Gradient-corrected exchange potential with the correct asymptotic behavior and the corresponding exchange-energy functional obtained from the virial theorem.

Abstract

In density-functional theory (DFT), Perdew, Parr, Levy, and Balduz [Phys. Rev. Lett. 49, 1691 (1982)] have shown that for all the electronic systems, the energy of the highest occupied molecular orbital (HOMO) is equal to the negative of the ionization potential. This equality is not recovered within the different approximations of the exchange-correlation functional proposed in the literature. The main reason is that the exchange-correlation potentials of various functionals used in DFT calculations decay rapidly to zero whereas they should exhibit a Coulombic asymptotic -1/r behavior. In this work we propose a gradient-corrected (GC) exchange potential with a correct asymptotic -1/r form for large values of r.

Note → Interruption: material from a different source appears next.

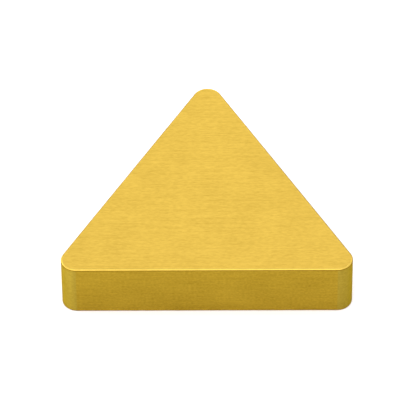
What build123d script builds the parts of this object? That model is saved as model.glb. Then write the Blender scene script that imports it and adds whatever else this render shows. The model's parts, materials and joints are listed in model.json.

The energy of the HOMO calculated with this potential is improved compared to the local-density approximation (LDA) and to the GC functionals widely used in the DFT. Our HOMO eigenvalues are compared to the optimized-potential-model eigenvalues which are the exact values for the exchange-only potential. Using the fact that the LDA satisfies the virial theorem, the exchange energy corresponding to this GC exchange potential can be calculated under a simple assumption.